最先端の老化制御研究!「アンチエイジング」対策

コラム2022/02/01

最先端の老化制御研究!「アンチエイジング」対策

「元気に長生きしたい」というのは、誰もが持つ願いでしょう。

高齢化が進む中、「老化」は現代医学の大きな課題の一つとなっており、さまざまな研究が進められています。

何が老化のカギを握っているのでしょうか?

少しでも老化を遅らせる方法は?

最先端の老化制御研究についてご紹介させて頂きます。

生理学的老化・病的老化とは

老化とは、加齢に伴って体や心の機能が低下することを指します。

生理学的老化(肌がたるむ、目が見えにくくなる、耳が遠くなるなど、年齢を重ねると誰にでもある程度起きるもの)と病的老化(病気やけがによるもの)がありますが、両者は明確に区別できるわけではなく、相互に影響し合って寿命などに影響を与えています。

日本人は体力面で若返っている!?

近年、日本では高齢化が進んでいますが、日本人の高齢者は体力面では若返っている、というデータがあります。

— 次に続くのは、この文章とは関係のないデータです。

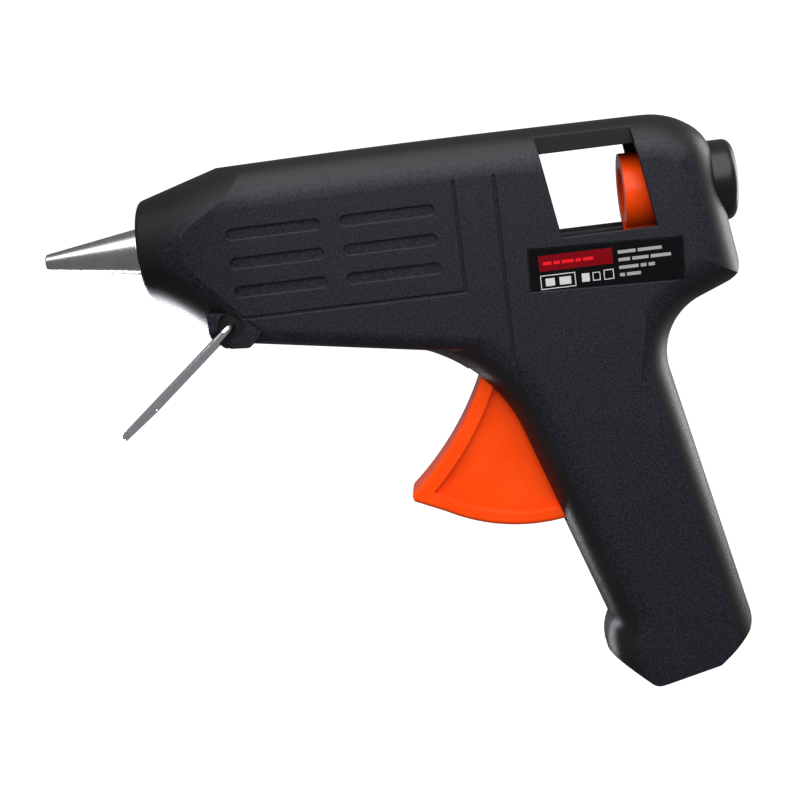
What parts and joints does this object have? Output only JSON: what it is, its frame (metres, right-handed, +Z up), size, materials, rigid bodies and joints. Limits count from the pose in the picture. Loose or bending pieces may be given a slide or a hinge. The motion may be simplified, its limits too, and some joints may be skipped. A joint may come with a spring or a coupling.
{
  "type": "glue gun",
  "caption": "Hot-melt glue gun for thick sticks: split black body with side window, steel nozzle, orange trigger driving a stick carriage, and a folding wire stand.",
  "frame": {"origin": "middle of the footprint of the standing gun, on the surface it stands on", "axes": "+Z up; +X towards the grip and the rear, so the nozzle points to -X and down; +Y from the labelled left side to the right side. The glue stick axis runs along (0.8436, 0, 0.5369)."},
  "size_m": [0.2166, 0.0418, 0.139],
  "materials": {
    "shell_plastic": "fine grain",
    "smooth_black": "smooth satin",
    "orange_plastic": "glossy",
    "nozzle_metal": "turned",
    "cast_aluminium": "cast",
    "heater_film": "film",
    "contact_brass": "satin",
    "heater_ceramic": "matt",
    "white_ceramic": "matt",
    "spring_steel": "satin",
    "silicone": "matt",
    "label_gloss": "glossy",
    "chrome_wire": "polished",
    "lead_insulation": "matt",
    "terminal_plastic": "satin",
    "screw_steel": "satin"
  },
  "bodies": {
    "housing": {"left_shell": "shell_plastic", "right_shell": "shell_plastic", "nozzle": "nozzle_metal", "melt_chamber": "cast_aluminium", "heater_insulation": "heater_film", "heater_electrodes": "contact_brass", "ptc_stones": "heater_ceramic", "heater_clip": "spring_steel", "front_insulator": "white_ceramic", "silicone_sleeve": "silicone", "sleeve_clamp": "spring_steel", "stick_guide": "smooth_black", "inlet_bush": "smooth_black", "rating_label": "label_gloss", "trigger_pin": "spring_steel", "return_spring": "spring_steel", "lead_wires": "lead_insulation", "terminal_block": "terminal_plastic", "terminal_screws": "contact_brass", "case_screws": "screw_steel"},
    "trigger": {"trigger": "orange_plastic", "link_pin": "spring_steel"},
    "carriage": {"carriage": "orange_plastic", "gripper_pin": "spring_steel"},
    "gripper": {"stick_gripper": "spring_steel"},
    "stand": {"wire_stand": "chrome_wire"}
  },
  "joints": [
    {"name": "trigger_pull", "type": "hinge", "parent": "housing", "child": "trigger", "pos_m": [0.01708, 0, 0.06649], "axis": [0, -1, 0], "range_deg": [0, 28.05]},
    {"name": "carriage_slide", "type": "slide", "parent": "housing", "child": "carriage", "axis": [-0.8436, 0, -0.5369], "range_m": [0, 0.01064], "stiffness_N_per_m": 60, "springref_m": -0.012, "deforming": ["return_spring"]},
    {"name": "gripper_bite", "type": "hinge", "parent": "carriage", "child": "gripper", "pos_m": [0.03577, 0, 0.10547], "axis": [0, -1, 0], "range_deg": [0, 8], "stiffness_Nm_per_rad": 0.002, "springref_deg": -5.73},
    {"name": "stand_fold", "type": "hinge", "parent": "housing", "child": "stand", "pos_m": [-0.05362, 0, 0.03974], "axis": [0, -1, 0], "range_deg": [0, 120]}
  ],
  "couplings": [
    {"joint": "trigger_pull", "follows": "carriage_slide", "rad_per_m": 45.907}
  ]
}
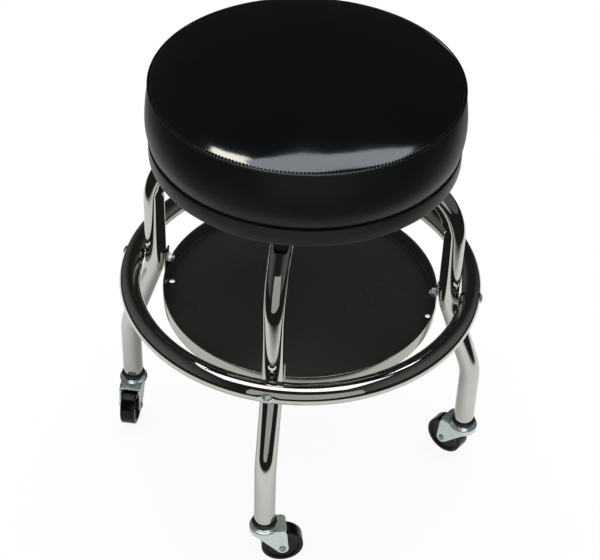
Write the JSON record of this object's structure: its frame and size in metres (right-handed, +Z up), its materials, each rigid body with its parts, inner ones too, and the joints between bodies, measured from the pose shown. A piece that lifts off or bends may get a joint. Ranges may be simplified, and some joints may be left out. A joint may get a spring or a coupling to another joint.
{
  "type": "mechanic stool",
  "caption": "Round padded rolling stool with a swivel seat, bent tube legs, a foot ring, a shallow parts tray and swivel casters.",
  "frame": {"origin": "on the floor under the middle of the seat", "axes": "+Z up along the seat swivel, -Y toward the front leg, +X toward the right leg as seen from the front"},
  "size_m": [0.471, 0.471, 0.5668],
  "materials": {
    "chrome": "bright chrome plate on steel",
    "zinc": "bright zinc plate on pressed steel",
    "black_liner": "satin black moulded liner",
    "black_plastic": "satin black moulding",
    "wheel": "hard black wheel with a smooth tread",
    "plywood": "plywood stained black",
    "band": "satin dark grey coated steel band",
    "foam": "moulded foam",
    "vinyl_side": "satin black vinyl",
    "vinyl_top": "glossy black vinyl"
  },
  "bodies": {
    "frame": {"leg_front": "chrome", "leg_right": "chrome", "leg_back": "chrome", "leg_left": "chrome", "foot_ring": "chrome", "ring_screws": "zinc", "ring_washers": "zinc", "ring_nuts": "zinc", "tray": "chrome", "tray_liner": "black_liner", "leg_bolts": "zinc", "leg_nuts": "zinc", "swivel_base": "zinc", "swivel_race": "zinc", "king_bolt": "zinc", "king_washer": "zinc", "king_nut": "zinc", "caster_sockets": "black_plastic", "caster_stems": "zinc", "caster_races": "zinc"},
    "seat": {"swivel_top": "zinc", "seat_screws": "zinc", "seat_board": "plywood", "seat_band": "band", "seat_foam": "foam", "seat_side": "vinyl_side", "seat_top": "vinyl_top"},
    "caster_front": {"fork_front": "zinc", "axle_front": "zinc"},
    "wheel_body_front": {"wheel_front": "wheel"},
    "caster_right": {"fork_right": "zinc", "axle_right": "zinc"},
    "wheel_body_right": {"wheel_right": "wheel"},
    "caster_back": {"fork_back": "zinc", "axle_back": "zinc"},
    "wheel_body_back": {"wheel_back": "wheel"},
    "caster_left": {"fork_left": "zinc", "axle_left": "zinc"},
    "wheel_body_left": {"wheel_left": "wheel"}
  },
  "joints": [
    {"name": "seat_swivel", "type": "hinge", "parent": "frame", "child": "seat", "pos_m": [0, 0, 0.4631], "axis": [0, 0, 1], "continuous": true},
    {"name": "caster_swivel_front", "type": "hinge", "parent": "frame", "child": "caster_front", "pos_m": [0, -0.2175, 0.057], "axis": [0, 0, 1], "continuous": true},
    {"name": "wheel_spin_front", "type": "hinge", "parent": "caster_front", "child": "wheel_body_front", "pos_m": [0.02076, -0.21155, 0.0254], "axis": [-0.2756, 0.9613, 0], "continuous": true},
    {"name": "caster_swivel_right", "type": "hinge", "parent": "frame", "child": "caster_right", "pos_m": [0.2175, 0, 0.057], "axis": [0, 0, 1], "continuous": true},
    {"name": "wheel_spin_right", "type": "hinge", "parent": "caster_right", "child": "wheel_body_right", "pos_m": [0.19898, 0.01112, 0.0254], "axis": [-0.515, -0.8572, 0], "continuous": true},
    {"name": "caster_swivel_back", "type": "hinge", "parent": "frame", "child": "caster_back", "pos_m": [0, 0.2175, 0.057], "axis": [0, 0, 1], "continuous": true},
    {"name": "wheel_spin_back", "type": "hinge", "parent": "caster_back", "child": "wheel_body_back", "pos_m": [-0.0203, 0.21011, 0.0254], "axis": [0.342, -0.9397, 0], "continuous": true},
    {"name": "caster_swivel_left", "type": "hinge", "parent": "frame", "child": "caster_left", "pos_m": [-0.2175, 0, 0.057], "axis": [0, 0, 1], "continuous": true},
    {"name": "wheel_spin_left", "type": "hinge", "parent": "caster_left", "child": "wheel_body_left", "pos_m": [-0.21675, -0.02159, 0.0254], "axis": [0.9994, 0.0349, 0], "continuous": true}
  ]
}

1992年と2017年の歩行速度を比べると、2017年の85歳以上の人が歩く速度は、男性では1992年の75歳と同じぐらい、女性では65歳と同じぐらいの速さになっているのです。つまり、歩行速度の観点では、この25年間で男性は10歳、女性は20歳若返ったということになります。

老化制御のカギ、 NDAと長寿遺伝子

老化を制御する方法はないか、さまざまな観点から研究が進められています。

その中で解明されてきているものの一つが、「ニコチンアミドアデニンジヌクレオチド(NAD)」と「サーチュイン遺伝子」の関連性です。

「ニコチンアミドアデニンジヌクレオチド(NAD)」とは

NADは、人間が生きるうえで欠かせない補酵素です。

加齢によって減少し、細胞や臓器の機能低下につながることが知られています。

つまり、老化はNADが減少することによって進行する可能性があると考えられ、NADの減少を抑えることができれば、老化も抑えられることが期待できます。

「サーチュイン遺伝子」とは

サーチュイン遺伝子は、「長寿遺伝子」とも呼ばれ、老化と寿命の制御に大きな役割を果たしていると考えられています。

このサーチュイン遺伝子を活性化するとして注目されているのが、前述のNADです。

2013年には、サーチュイン遺伝子を脳で活性化させたマウスにおいて老化が遅れ、寿命が延びたことが報告されました。

NADを増やすことによってサーチュイン遺伝子を活性化できれば、老化が進む速度を抑えられる可能性があるのです。

現段階では、まだ動物実験での成果しか得られておらず、ヒトでも同じような現象が起きるのかどうかは分かっていませんが、ヒトでの研究も既に始まっており、今後の研究結果がまたれます。

老化を遅らせる生活のポイント

NADとサーチュイン遺伝子以外にも、老化のカギを探すための研究は複数ありますが、いずれもまだ実験段階で、医学的に効果が確実なものはありません。

ただ、老化は自分自身の行動によって、ある程度コントロールできる可能性があります。

老化は、遺伝的な要因や生活環境などが複雑に絡み合って進行します。

遺伝の部分は変えられませんが、生活習慣を変えることで、老化をある程度制御できるわけです。

現段階では老化を防ぐ「特効薬」はないですが、地道に生活習慣を改善することが、老化を制御するための最善策となります。

老化を防ぐ生活習慣には「食事」と「運動」の改善が王道

食事

バランスの良い食生活を心がけましょう。

特に、食べすぎ、飲みすぎを避け、「腹八分目」を意識することが大切です。

肥満の男性4名が7週間カロリー制限を行ったところ、サーチュイン遺伝子の量が顕著に増えたというデータもあります。

さらに、タバコは医学的に良いことがありません。

早いうちに禁煙することをおすすめします。

※高齢者も食べすぎ、飲みすぎは禁物ですが、むしろ食事量が少なくなる方が多いため、低栄養状態にならないように気をつけましょう。

体重減少や筋力低下などにつながり、フレイルに陥るおそれがあります。

医師から制限されていない限りは、たんぱく質を意識的に摂取するようにしましょう。

たんぱく質は筋肉を作るために不可欠です。

運動

ウォーキングなどの有酸素運動に加えて、筋トレも大切です。

筋肉は糖の代謝も行うため、筋肉が細くなると糖の代謝が悪くなり、糖尿病にかかりやすくなります。

筋肉は使わなくなるとすぐにやせてしまいますので、運動は習慣として長く続けることが大切です。

また、若いときに始めたスポーツをずっと続けるほうが、高齢になってから新しく何かを始めようとするよりも簡単でしょう。

生涯続けられそうな運動を若いうちに見つけておくとよいでしょう。

まとめ

生活習慣病は血管やさまざまな臓器の老化につながるため、生活習慣病対策はそのまま老化制御に役立つといえるでしょう。

若いうちからの生活習慣が将来の健康に影響します。

老化はまだ先のことだと考えず、若いうちから対策を始めたいものです。